Start STORED DATA

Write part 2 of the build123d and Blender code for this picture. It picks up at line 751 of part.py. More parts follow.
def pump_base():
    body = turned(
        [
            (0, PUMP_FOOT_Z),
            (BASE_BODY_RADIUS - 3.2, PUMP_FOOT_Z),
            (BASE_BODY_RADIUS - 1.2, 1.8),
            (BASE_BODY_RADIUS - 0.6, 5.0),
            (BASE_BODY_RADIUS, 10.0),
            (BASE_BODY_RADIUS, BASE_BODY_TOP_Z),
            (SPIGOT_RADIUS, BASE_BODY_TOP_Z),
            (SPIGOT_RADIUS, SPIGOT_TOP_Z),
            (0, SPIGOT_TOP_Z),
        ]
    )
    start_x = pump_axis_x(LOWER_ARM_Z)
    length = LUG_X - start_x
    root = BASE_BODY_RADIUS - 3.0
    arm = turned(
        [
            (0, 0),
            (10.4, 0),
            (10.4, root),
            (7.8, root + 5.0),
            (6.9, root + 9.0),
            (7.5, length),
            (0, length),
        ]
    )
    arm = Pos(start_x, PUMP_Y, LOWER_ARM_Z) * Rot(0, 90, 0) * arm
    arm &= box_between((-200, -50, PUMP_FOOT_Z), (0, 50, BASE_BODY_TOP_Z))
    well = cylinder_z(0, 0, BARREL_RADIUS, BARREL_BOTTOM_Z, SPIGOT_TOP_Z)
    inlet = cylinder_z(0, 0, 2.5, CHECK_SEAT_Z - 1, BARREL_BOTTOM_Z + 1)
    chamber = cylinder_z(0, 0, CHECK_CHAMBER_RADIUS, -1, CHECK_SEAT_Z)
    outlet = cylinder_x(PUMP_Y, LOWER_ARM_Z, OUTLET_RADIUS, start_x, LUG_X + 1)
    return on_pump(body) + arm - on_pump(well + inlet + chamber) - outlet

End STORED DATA

From the listing above, extract every line exactly as it stands.

Write part 2 of the build123d and Blender code for this picture. It picks up at line 751 of part.py. More parts follow.
def pump_base():
    body = turned(
        [
            (0, PUMP_FOOT_Z),
            (BASE_BODY_RADIUS - 3.2, PUMP_FOOT_Z),
            (BASE_BODY_RADIUS - 1.2, 1.8),
            (BASE_BODY_RADIUS - 0.6, 5.0),
            (BASE_BODY_RADIUS, 10.0),
            (BASE_BODY_RADIUS, BASE_BODY_TOP_Z),
            (SPIGOT_RADIUS, BASE_BODY_TOP_Z),
            (SPIGOT_RADIUS, SPIGOT_TOP_Z),
            (0, SPIGOT_TOP_Z),
        ]
    )
    start_x = pump_axis_x(LOWER_ARM_Z)
    length = LUG_X - start_x
    root = BASE_BODY_RADIUS - 3.0
    arm = turned(
        [
            (0, 0),
            (10.4, 0),
            (10.4, root),
            (7.8, root + 5.0),
            (6.9, root + 9.0),
            (7.5, length),
            (0, length),
        ]
    )
    arm = Pos(start_x, PUMP_Y, LOWER_ARM_Z) * Rot(0, 90, 0) * arm
    arm &= box_between((-200, -50, PUMP_FOOT_Z), (0, 50, BASE_BODY_TOP_Z))
    well = cylinder_z(0, 0, BARREL_RADIUS, BARREL_BOTTOM_Z, SPIGOT_TOP_Z)
    inlet = cylinder_z(0, 0, 2.5, CHECK_SEAT_Z - 1, BARREL_BOTTOM_Z + 1)
    chamber = cylinder_z(0, 0, CHECK_CHAMBER_RADIUS, -1, CHECK_SEAT_Z)
    outlet = cylinder_x(PUMP_Y, LOWER_ARM_Z, OUTLET_RADIUS, start_x, LUG_X + 1)
    return on_pump(body) + arm - on_pump(well + inlet + chamber) - outlet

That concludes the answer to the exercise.